(Your task) Copy verbatim the material from its first line to the line that holds "the clamp's welds.", including that line.

○ ○ ○ ○ ○

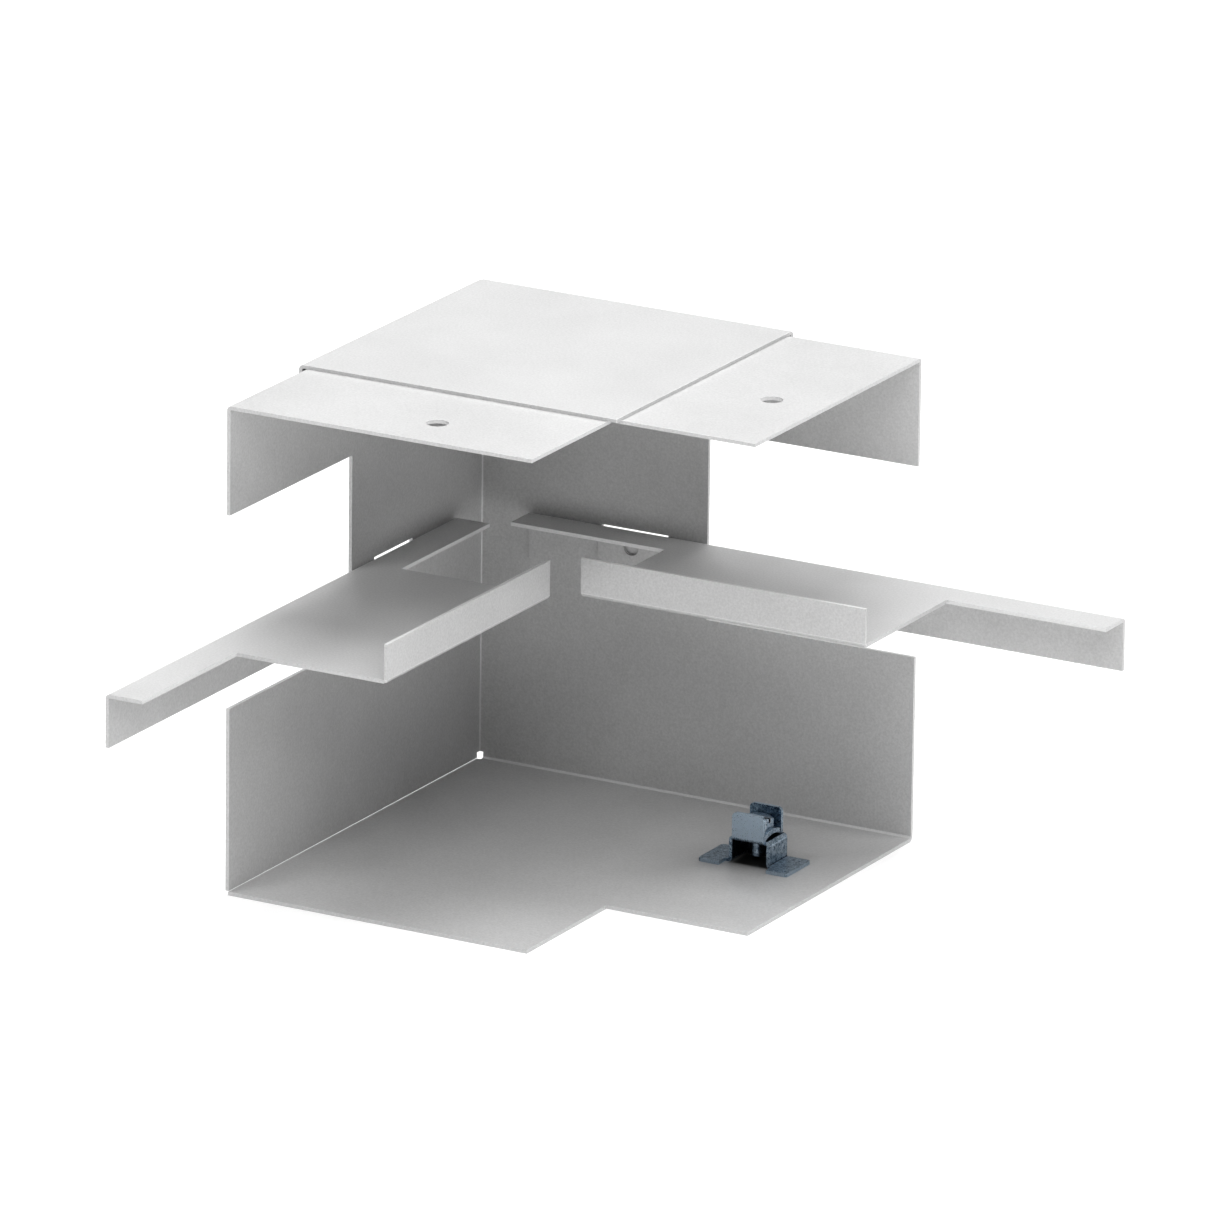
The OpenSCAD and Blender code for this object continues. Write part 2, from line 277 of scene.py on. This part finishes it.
@dataclass(frozen=True)
class PowderCoat:
    """Fine-grained satin powder coat, darkened round the clamp's welds.

    The weld is a box, given by its centre and half its size. Each soot step is a distance from that box
    and the share of the colour that is left there.
    """

    name: str = "white_powder_coat"
    dark: tuple[float, float, float] = (0.44, 0.44, 0.44)
    light: tuple[float, float, float] = (0.6, 0.6, 0.6)
    dark_below: float = 0.3
    light_above: float = 0.7
    grain: Noise = Noise(0.45 * MM, 3.0, 0.6)
    peel: Noise = Noise(1.6 * MM)
    cloud: Noise = Noise(22 * MM, 3.0, 0.55)
    grain_in_colour: float = 0.75
    grain_in_height: float = 0.6
    depth: float = 0.02 * MM
    strength: float = 0.5
    roughness: float = 0.32
    uneven: float = 0.16
    specular: float = 0.9
    weld: tuple[float, float, float] = (80 * MM, -28.7 * MM, 0.75 * MM)
    weld_half: tuple[float, float, float] = (3.9 * MM, 3.5 * MM, 1 * MM)
    soot_from: float = -1 * MM
    soot_to: float = 20 * MM
    soot_steps: tuple[tuple[float, float], ...] = (
        (-0.4 * MM, 0.02),
        (0.3 * MM, 0.28),
        (0.9 * MM, 0.48),
        (2.5 * MM, 0.59),
        (4.5 * MM, 0.69),
        (6.5 * MM, 0.79),
        (10 * MM, 0.86),
        (20 * MM, 1.0),
    )

    def build(self) -> bpy.types.Material:
        """Makes the material: grain and orange peel in colour, roughness and bump.

        Returns:
            The finished material.
        """
        graph = Graph(self.name)
        where = graph.coordinates()
        grain = graph.noise(where, self.grain)
        peel = graph.noise(where, self.peel)
        cloud = graph.noise(where, self.cloud)
        tone = grain * self.grain_in_colour + cloud * (1 - self.grain_in_colour)
        colour = graph.ramp(tone, [(self.dark_below, self.dark), (self.light_above, self.light)])
        soot = self._soot(graph, where)
        height = grain * self.grain_in_height + peel * (1 - self.grain_in_height)
        return graph.finish(
            {
                "Base Color": graph.product(colour, soot),
                "Roughness": self.roughness + (grain - NOISE_MIDDLE) * self.uneven,
                "Specular IOR Level": self.specular,
                "Normal": graph.bump(height, self.depth, self.strength),
            }
        )

    def _soot(self, graph: Graph, where: Signal) -> Signal:
        """Darkens the coat under and round the welded earth clamp, by the distance from the weld's box.

        Args:
            graph: The material's tree.
            where: Coordinates in metres.

        Returns:
            The share of the colour that is left, as a grey.
        """
        away = graph.vector("SUBTRACT", where, self.weld)
        folded = graph.vector("ABSOLUTE", away)
        past = graph.vector("SUBTRACT", folded, self.weld_half)
        across, along, above = graph.parts(past)
        distance = across.larger(along).larger(above)
        reach = self.soot_to - self.soot_from
        steps = [((place - self.soot_from) / reach, (left,) * 3) for place, left in self.soot_steps]
        return graph.ramp((distance - self.soot_from) * (1 / reach), steps)


@dataclass(frozen=True)
class DarkZinc:
    """Dark blue-grey passivated zinc with a mottled bloom."""

    name: str = "dark_zinc"
    deep: tuple[float, float, float] = (0.07, 0.11, 0.16)
    middle: tuple[float, float, float] = (0.27, 0.355, 0.44)
    pale: tuple[float, float, float] = (0.49, 0.59, 0.69)
    places: tuple[float, float, float] = (0.39, 0.5, 0.62)
    mottle: Noise = Noise(0.8 * MM, 4.0, 0.62)
    spangle: Noise = Noise(0.25 * MM)
    mottle_share: float = 0.55
    depth: float = 0.008 * MM
    strength: float = 0.2
    roughness: float = 0.2
    uneven: float = 0.2
    metallic: float = 0.95

    def build(self) -> bpy.types.Material:
        """Makes the material: mottled colour, uneven roughness and a fine pitted bump.

        Returns:
            The finished material.
        """
        graph = Graph(self.name)
        where = graph.coordinates()
        mottle = graph.noise(where, self.mottle)
        spangle = graph.noise(where, self.spangle)
        tone = mottle * self.mottle_share + spangle * (1 - self.mottle_share)
        colour = graph.ramp(tone, list(zip(self.places, (self.deep, self.middle, self.pale))))
        return graph.finish(
            {
                "Base Color": colour,
                "Metallic": self.metallic,
                "Roughness": self.roughness + spangle * self.uneven,
                "Normal": graph.bump(tone, self.depth, self.strength),
            }
        )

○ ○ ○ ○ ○

(Response for this exercise)
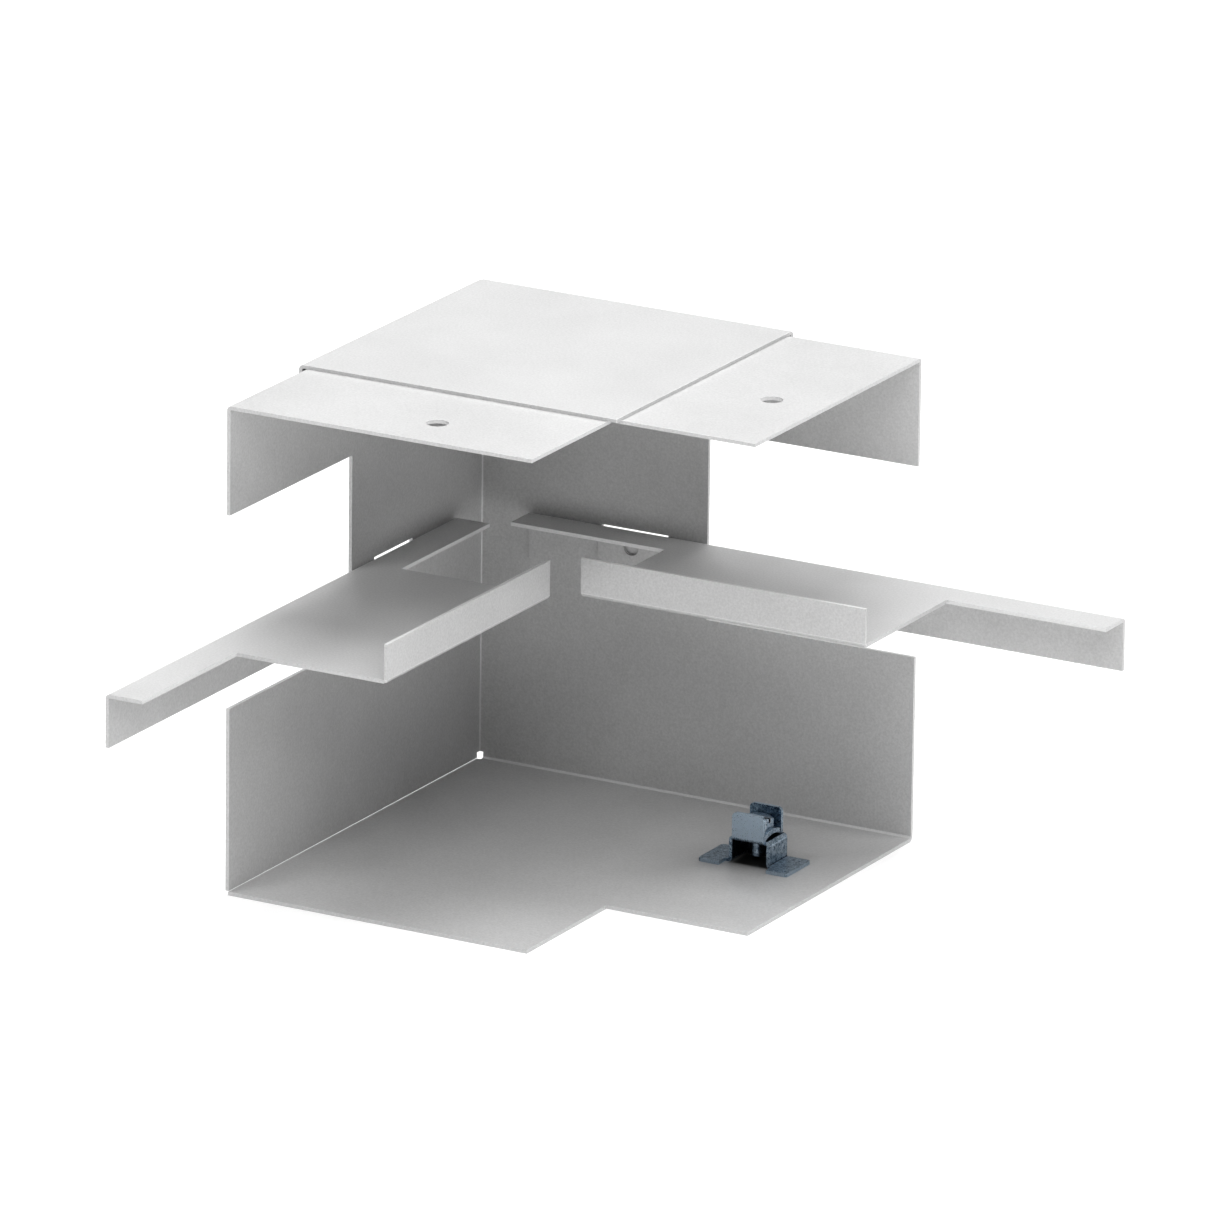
The OpenSCAD and Blender code for this object continues. Write part 2, from line 277 of scene.py on. This part finishes it.
@dataclass(frozen=True)
class PowderCoat:
    """Fine-grained satin powder coat, darkened round the clamp's welds.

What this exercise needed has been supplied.